For the wallet itself, a practical setup that many Venezuelans use is a TRON-compatible non-custodial wallet for day-to-day USDT and TRX — it gives you a TRC-20 address you fully control, works on a basic phone, and keeps your spending money out of any single exchange. For XRP, choose a wallet that handles the destination tag clearly so you do not fumble it on a transfer. And resist the temptation to keep everything on an exchange “just for convenience”: in an environment where access can change without warning, the coins you control are the coins you truly own. Treat the exchange as a place to trade, and your own wallet as where value lives once you are done.

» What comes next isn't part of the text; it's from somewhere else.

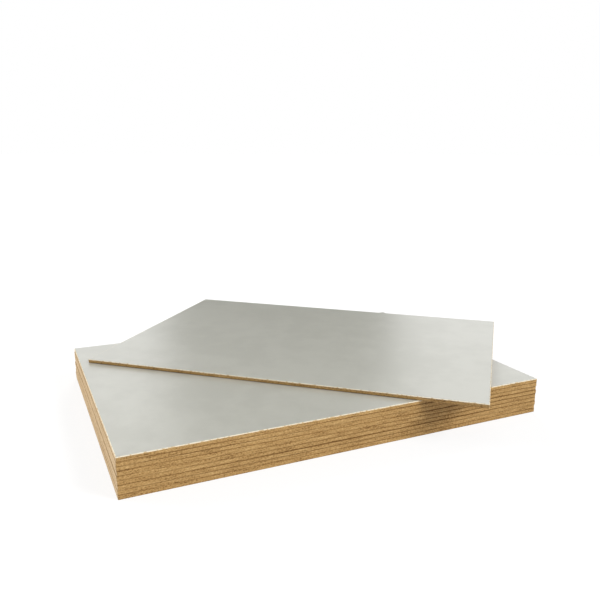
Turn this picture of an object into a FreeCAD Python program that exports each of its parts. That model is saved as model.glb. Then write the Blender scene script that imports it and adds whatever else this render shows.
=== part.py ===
import FreeCAD, Part
import Sketcher
import os

# A stack of A3 hardboard sheets: a squared pile, and one more sheet laid askew on top of it.
#
# Frame: +Z up, +X along the pile's long side, +Y along its short side, towards the back.
# The origin is the centre of the bottom sheet's underside, which is what the pile rests on.
# Every sheet is one board of pressed wood fibre, sawn to size, with a small arris on each edge.

OUT_FOLDER = "parts"

# Driving dimensions, as alias, value and meaning. Lengths are in millimetres and angles in degrees.
SIZES = [
    ("board_length", 420.0, "long side of a sheet, A3"),
    ("board_width", 297.0, "short side of a sheet, A3"),
    ("board_thickness", 4.0, "thickness of a sheet"),
    ("arris_radius", 0.25, "small round on every sawn edge"),
    ("pile_count", 9, "sheets in the squared pile"),
    ("slip", 0.25, "how far a squared sheet lies off the bottom sheet"),
    ("slip_turn", 137.5, "turn of the slip's direction from one sheet to the next"),
    ("askew_turn", 41.5, "clockwise turn of the askew sheet, seen from above"),
    ("corner_past_front", 41.5, "askew sheet's front corner, out past the pile's front"),
    ("corner_from_right", 96.5, "askew sheet's front corner, in from the pile's right end"),
]


def make_size_sheet(doc):
    """The spreadsheet that holds every driving dimension, one a row, each cell with its alias."""
    sizes = doc.addObject("Spreadsheet::Sheet", "sizes")
    for row, (alias, value, meaning) in enumerate(SIZES, start=1):
        sizes.set(f"A{row}", alias)
        sizes.set(f"B{row}", str(value))
        sizes.set(f"C{row}", meaning)
        sizes.setAlias(f"B{row}", alias)
    doc.recompute()
    return sizes


def origin_plane(body, role):
    """One of a body's own origin planes."""
    return next(f for f in body.Origin.OriginFeatures if f.Role == role)


def draw_outline(body, name):
    """A sketch of the sheet's rectangle, centred on the body's origin."""
    outline = body.newObject("Sketcher::SketchObject", name + "_outline")
    outline.AttachmentSupport = [(origin_plane(body, "XY_Plane"), "")]
    outline.MapMode = "FlatFace"

    half_x, half_y = 100.0, 50.0  # a first shape only: the named constraints set the size
    corners = [(-half_x, -half_y), (half_x, -half_y), (half_x, half_y), (-half_x, half_y)]
    for (x0, y0), (x1, y1) in zip(corners, corners[1:] + corners[:1]):
        start, end = FreeCAD.Vector(x0, y0, 0), FreeCAD.Vector(x1, y1, 0)
        outline.addGeometry(Part.LineSegment(start, end), False)

    front, right, back, left = range(4)
    start_point, end_point = 1, 2
    for line, following in ((front, right), (right, back), (back, left), (left, front)):
        outline.addConstraint(
            Sketcher.Constraint("Coincident", line, end_point, following, start_point)
        )
    for line in (front, back):
        outline.addConstraint(Sketcher.Constraint("Horizontal", line))
    for line in (right, left):
        outline.addConstraint(Sketcher.Constraint("Vertical", line))
    sketch_origin = (-1, 1)
    outline.addConstraint(
        Sketcher.Constraint("Symmetric", front, start_point, back, start_point, *sketch_origin)
    )
    for side, first_length, alias in (
        (front, 2 * half_x, "board_length"),
        (right, 2 * half_y, "board_width"),
    ):
        index = outline.addConstraint(
            Sketcher.Constraint("Distance", side, start_point, side, end_point, first_length)
        )
        outline.renameConstraint(index, alias)
        outline.setExpression("Constraints." + alias, "sizes." + alias)


def make_board(doc, name):
    """One sheet as a body at the origin: its outline, padded to the thickness, all edges eased."""
    body = doc.addObject("PartDesign::Body", name)
    body.Label = name
    draw_outline(body, name)
    pad = body.newObject("PartDesign::Pad", name + "_board")
    pad.Profile = doc.getObject(name + "_outline")
    pad.setExpression("Length", "sizes.board_thickness")
    doc.recompute()
    arris = body.newObject("PartDesign::Fillet", name + "_arris")
    arris.Base = (pad, [""])
    arris.UseAllEdges = True
    arris.setExpression("Radius", "sizes.arris_radius")
    body.Tip = arris
    return body


def make_pile(doc, count):
    """The squared pile, bottom sheet first. That sheet is the datum, and stays at the origin."""
    pile = []
    for layer in range(count):
        body = make_board(doc, f"pile_sheet_{layer + 1:02d}")
        if layer > 0:
            direction = f"({layer} * sizes.slip_turn * 1 deg)"
            body.setExpression("Placement.Base.x", f"sizes.slip * cos{direction}")
            body.setExpression("Placement.Base.y", f"sizes.slip * sin{direction}")
            body.setExpression("Placement.Base.z", f"{layer} * sizes.board_thickness")
        pile.append(body)
    return pile


def make_askew_sheet(doc):
    """The top sheet, turned, placed by its front corner, which hangs out over the pile's front."""
    body = make_board(doc, "askew_sheet")
    turn = "(-sizes.askew_turn * 1 deg)"
    half_long, half_short = "(sizes.board_length / 2)", "(sizes.board_width / 2)"
    corner_x = f"({half_long} - sizes.corner_from_right)"
    corner_y = f"(-{half_short} - sizes.corner_past_front)"
    body.Placement.Rotation.Axis = FreeCAD.Vector(0, 0, 1)
    body.setExpression("Placement.Rotation.Angle", turn)
    body.setExpression(
        "Placement.Base.x", f"{corner_x} - {half_long} * cos{turn} - {half_short} * sin{turn}"
    )
    body.setExpression(
        "Placement.Base.y", f"{corner_y} - {half_long} * sin{turn} + {half_short} * cos{turn}"
    )
    body.setExpression("Placement.Base.z", "sizes.pile_count * sizes.board_thickness")
    return body


def check(doc, bodies):
    """Stops if any object failed to compute, or any sheet isn't one valid closed solid."""
    failed = [o.Label for o in doc.Objects if {"Invalid", "Error"} & set(o.State)]
    if failed:
        raise RuntimeError("failed objects: " + ", ".join(failed))
    for body in bodies:
        shape = body.Shape
        if shape.isNull() or not shape.isValid() or len(shape.Solids) != 1:
            raise RuntimeError(body.Label + " isn't one valid solid")


def write_steps(bodies):
    """Writes each sheet to its own STEP file, named by its label."""
    os.makedirs(OUT_FOLDER, exist_ok=True)
    for body in bodies:
        body.Shape.exportStep(os.path.join(OUT_FOLDER, body.Label + ".step"))


def report_sizes(bodies):
    """Prints each sheet's volume and box."""
    for body in bodies:
        box = body.Shape.BoundBox
        print(
            f"{body.Label:15s} volume {body.Shape.Volume:9.1f}"
            f"  x {box.XMin:7.2f} to {box.XMax:7.2f}"
            f"  y {box.YMin:7.2f} to {box.YMax:7.2f}"
            f"  z {box.ZMin:5.2f} to {box.ZMax:5.2f}"
        )


def main():
    doc = FreeCAD.newDocument("hardboard_stack")
    sizes = make_size_sheet(doc)
    bodies = make_pile(doc, int(sizes.pile_count))
    bodies.append(make_askew_sheet(doc))
    doc.recompute()
    check(doc, bodies)
    write_steps(bodies)
    report_sizes(bodies)


main()
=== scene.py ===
"""The looks of a stack of hardboard sheets: nine squared sheets and one laid askew on top.

Every sheet is a detailed board that stands for its CAD node. A board has a pale coated face, a cream line
where that coat ends which is a painted highlight, sawn edges of brown pressed fibre and a screen-marked
back.
"""

import logging
import math
import random
from dataclasses import dataclass, field
from enum import IntEnum
from typing import Optional, Sequence, Union

import bmesh
import bpy
from mathutils import Matrix, Vector, noise

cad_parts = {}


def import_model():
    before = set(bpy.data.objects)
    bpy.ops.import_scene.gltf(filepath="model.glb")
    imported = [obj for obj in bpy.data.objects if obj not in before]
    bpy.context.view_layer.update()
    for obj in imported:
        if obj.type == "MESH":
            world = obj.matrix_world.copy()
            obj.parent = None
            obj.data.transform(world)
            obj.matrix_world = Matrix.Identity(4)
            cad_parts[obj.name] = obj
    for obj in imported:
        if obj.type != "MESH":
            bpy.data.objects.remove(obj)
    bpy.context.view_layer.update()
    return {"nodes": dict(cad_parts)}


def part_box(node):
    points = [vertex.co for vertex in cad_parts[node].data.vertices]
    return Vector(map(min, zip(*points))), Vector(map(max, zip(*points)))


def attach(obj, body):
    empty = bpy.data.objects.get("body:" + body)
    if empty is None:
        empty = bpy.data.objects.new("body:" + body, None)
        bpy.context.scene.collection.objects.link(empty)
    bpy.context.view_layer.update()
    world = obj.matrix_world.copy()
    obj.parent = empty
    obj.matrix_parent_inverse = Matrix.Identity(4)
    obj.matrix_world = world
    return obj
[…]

Fees, the SUNACRIP vacuum and what it means for you

Venezuela actually has a crypto law: a 2019 constitutional decree created SUNACRIP, the national crypto superintendency, to regulate the sector. The catch is that SUNACRIP was paralysed by a corruption scandal, leaving a regulatory vacuum with weak, inconsistent enforcement. Meanwhile crypto has only become more central to the economy: the state oil company began settling oil sales in USDT in 2024, a practice that widened to private exchanges in 2025, and Venezuela now ranks among the world’s top countries for crypto adoption.

For you the takeaways are practical, not bureaucratic. Legality is not the day-to-day issue — individuals buy and use crypto everywhere. The real risks are security and access, which is why the self-custody habits above matter so much. On costs, Pago Móvil and P2P are effectively free, USDT on TRON costs a fraction of a cent to move, and your only meaningful expense is the small spread you pay a P2P seller plus a modest trading fee when you swap into an altcoin. Keep simple records of your trades; even in a vacuum, good habits protect you if the rules ever firm up.

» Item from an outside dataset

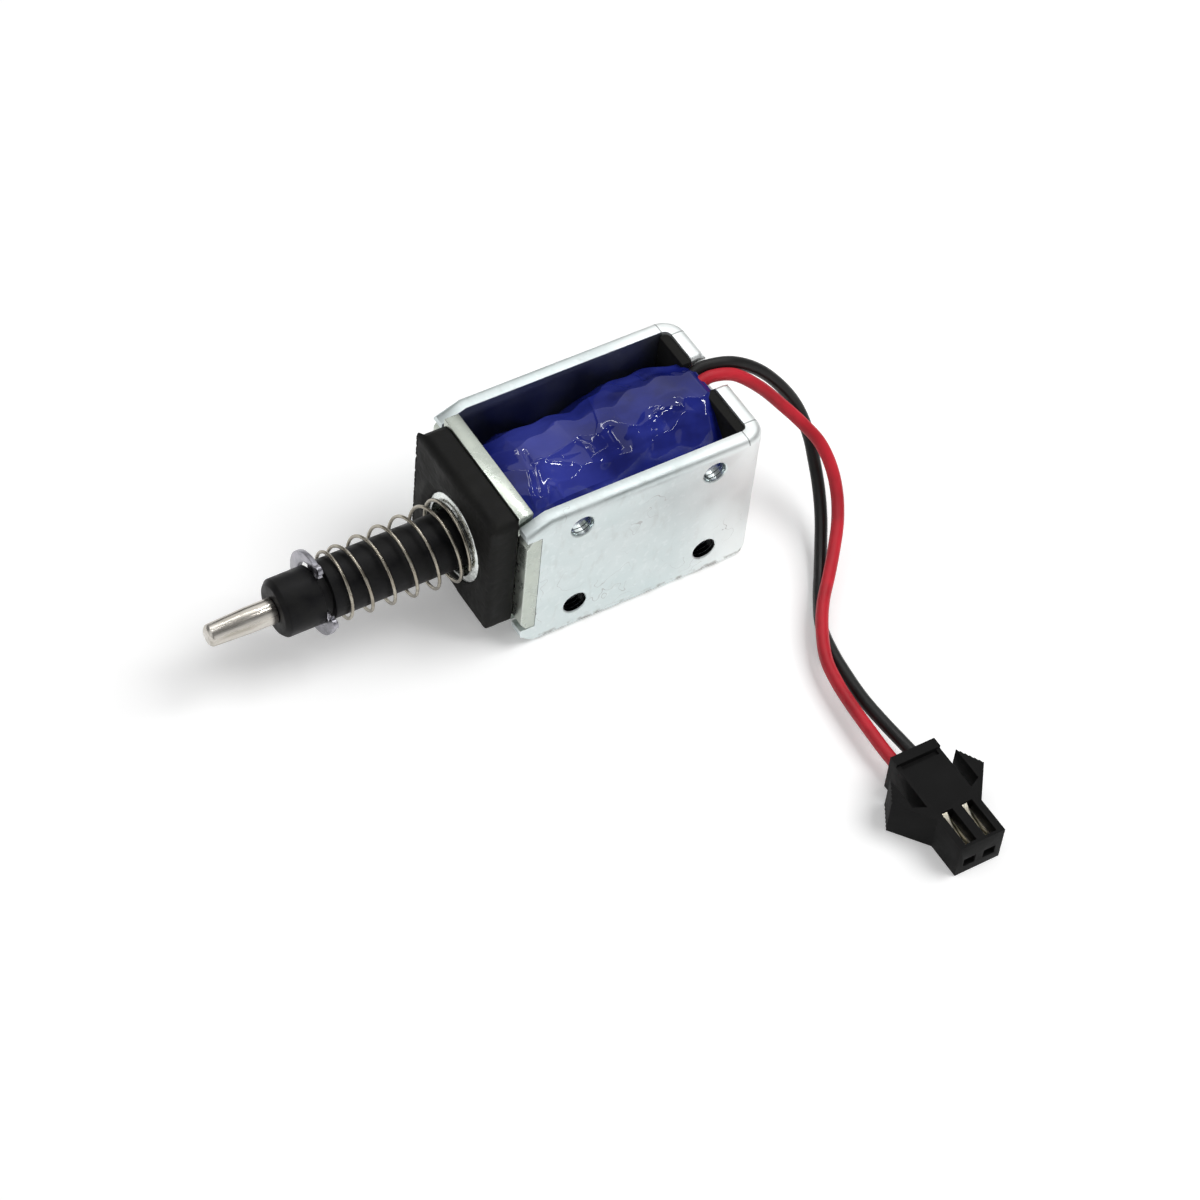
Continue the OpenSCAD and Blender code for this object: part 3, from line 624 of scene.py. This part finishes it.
def smoothRoute(points, steps):    # Catmull-Rom curve through the points, in metres
    route = []
    for i in range(len(points) - 1):
        a, b, c, d = (Vector(points[k]) for k in (
            max(i - 1, 0), i, i + 1, min(i + 2, len(points) - 1)))
        for s in range(steps):
            t = s / steps
            route.append(0.5 * (2 * b + (c - a) * t + (2 * a - 5 * b + 4 * c - d) * t * t
                                + (3 * b - a - 3 * c + d) * t ** 3) * mm)
    return route + [Vector(points[-1]) * mm]


def drawTube(route, radius, sides=4):
    data = bpy.data.curves.new("work", "CURVE")
    data.dimensions = "3D"
    line = data.splines.new("POLY")
    line.points.add(len(route) - 1)
    for point, place in zip(line.points, route):
        point.co = (*place, 1)
    data.bevel_depth = radius
    data.bevel_resolution = sides
    data.use_fill_caps = True
    piece = bpy.data.objects.new("work", data)
    scene.collection.objects.link(piece)
    takeUp(piece)
    bpy.ops.object.convert(target="MESH")
    editAll(piece)
    bpy.ops.mesh.remove_doubles(threshold=1e-7)
    bpy.ops.mesh.normals_make_consistent(inside=False)
    bpy.ops.object.mode_set(mode="OBJECT")
    smooth(piece, 50)
    return piece


# ---- leads ----

# the routes of the source, in mm
leadWire = {"diameter": 1.45, "steps": 8, "black": [
    (27.8, 2.3, 17.73), (28.6, 2.3, 17.82), (30.3, 2.3, 18.4), (33.3, 1.6, 18.3),
    (36.3, 0.7, 16.7), (38.7, -0.6, 14.3), (40.4, -2.2, 11.5), (41, -4.3, 8.7),
    (40.8, -6.4, 6.2), (40.1, -8.8, 4.3), (38.9, -11.4, 2.8), (37.3, -14, 1.8),
    (35.4, -16.9, 1.1), (33.3, -20, 0.8), (31.4, -23.4, 0.8), (30.4, -27, 1), (29.8, -30.8, 1.3),
    (29.4, -34.4, 1.7), (29.4, -38, 2), (29.6, -41.4, 2.2), (29.85, -44.2, 2.2),
    (29.85, -46.4, 2.2)], "red": [
    (27.8, 0.71, 18.02), (28.6, 0.71, 18.08), (30.4, 0.7, 18.4), (33, 0.1, 17.9),
    (35.6, -1.3, 16), (37.7, -2.9, 13.7), (39.5, -4.8, 11.6), (40.8, -6.8, 9.7),
    (41.1, -9.1, 7.7), (40.5, -11.5, 6), (39.2, -13.9, 4.6), (37.3, -16.3, 3.6),
    (35.1, -18.8, 2.9), (32.6, -21.5, 2.5), (30.5, -24.5, 2.3), (28.8, -27.9, 2), (28, -31.3, 2),
    (27.6, -34.8, 2.1), (27.4, -38.2, 2.2), (27.3, -41.4, 2.2), (27.35, -44.2, 2.2),
    (27.35, -46.4, 2.2)]}


def makeLead(colour, finishName, wire):
    route = smoothRoute(wire[colour], wire["steps"])
    lead = drawTube(route, wire["diameter"] * mm / 2, 5)
    dress(lead, colour + "Lead", finishName, stands=[colour + "_lead"])
    length = sum((b - a).length for a, b in zip(route, route[1:]))
    return lead, route, length


redLead, redRoute, redLength = makeLead("red", "redPvc", leadWire)
blackLead, blackRoute, blackLength = makeLead("black", "blackPvc", leadWire)
print("leads made:", round(redLength / mm, 1), "and", round(blackLength / mm, 1), "mm")


# ---- plug and terminals ----

plugLook = {"round": 0.07, "terminalRound": 0.03, "mouthLow": 1.1, "mouthHigh": 2.35,
            "mouthZ": (1.2, 1.9, 2.6), "noseY": -56.4,
            "lance": {"wide": 0.7, "tip": 0.2, "thick": 0.15, "left": -0.64, "rear": (-52.45, 4.4),
                      "front": (-55.5, 3.2)}, "waysX": {"red": 27.35, "black": 29.85}}


def makeLance(x, look):    # the sprung strip that locks a terminal in its window
    bpy.ops.mesh.primitive_cube_add(size=1)
    lance = bpy.context.object
    left = x + look["left"]
    for v in lance.data.vertices:
        y, z = look["rear"] if v.co.y > 0 else look["front"]
        wide = look["wide"] if v.co.y > 0 else look["tip"]
        v.co = Vector((left + (wide if v.co.x > 0 else 0), y,
                       z - (0 if v.co.z > 0 else look["thick"]))) * mm
    return lance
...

Related: Best Crypto Exchanges in Venezuela 2026

Related: Best Crypto for Savings in Venezuela 2026

Related: How to Use USDT Against Inflation in Venezuela

Related: Crypto Regulations in Venezuela 2026

For the official picture, see the central bank, the Banco Central de Venezuela (BCV).

Frequently Asked Questions (FAQ)

Q: What is the easiest way to buy altcoins in Venezuela?
A: Start from USDT. Buy USDT with bolívares by Pago Móvil on P2P, then swap part of it into XRP, TRON or BNB on a global exchange such as Bitget or Bybit.

Q: Can I use Pago Móvil to buy crypto?
A: Yes. Pago Móvil is the most popular P2P payment method in Venezuela. You pay a verified seller in bolívares with your cédula, phone and bank, and receive USDT from escrow in seconds.

Q: Why does everything start with USDT in Venezuela?
A: Because the bolívar loses value so fast, USDT — mostly on TRON (TRC-20) for its tiny fees — is a de facto currency. Around 90% of local P2P listings are USDT, so it is the natural base for buying other altcoins.

Q: Is buying altcoins legal in Venezuela?
A: Crypto is regulated under SUNACRIP, but that agency was paralysed by scandal, leaving weak enforcement. In practice individuals buy and use crypto widely; the bigger risks are security and access, not legality.

Q: Do I need a destination tag to receive XRP?
A: Yes. XRP needs both the address and the destination tag (memo). Omitting it is the most common way beginners delay or lose a transfer, so copy it exactly and test small first.

In short: in Venezuela the order is reversed — you already live in USDT, so buying altcoins means swapping, not starting from scratch. Buy USDT with bolívares by Pago Móvil, hold it on TRON for near-zero fees, and swap a slice into XRP, TRON or BNB on a global exchange. Verify with your cédula, match networks carefully, lean on self-custody because the regulator is absent, mind the XRP destination tag, and start with a small amount before scaling up to the size you actually want to hold. And keep perspective on risk: USDT is your stable base precisely because it tracks the dollar, while XRP, TRON and BNB can swing sharply in either direction. In a country where your savings are already under pressure from inflation, it usually makes sense to keep the bulk of your holdings in USDT and treat altcoins as a deliberate, limited bet rather than where you store the money you cannot afford to lose.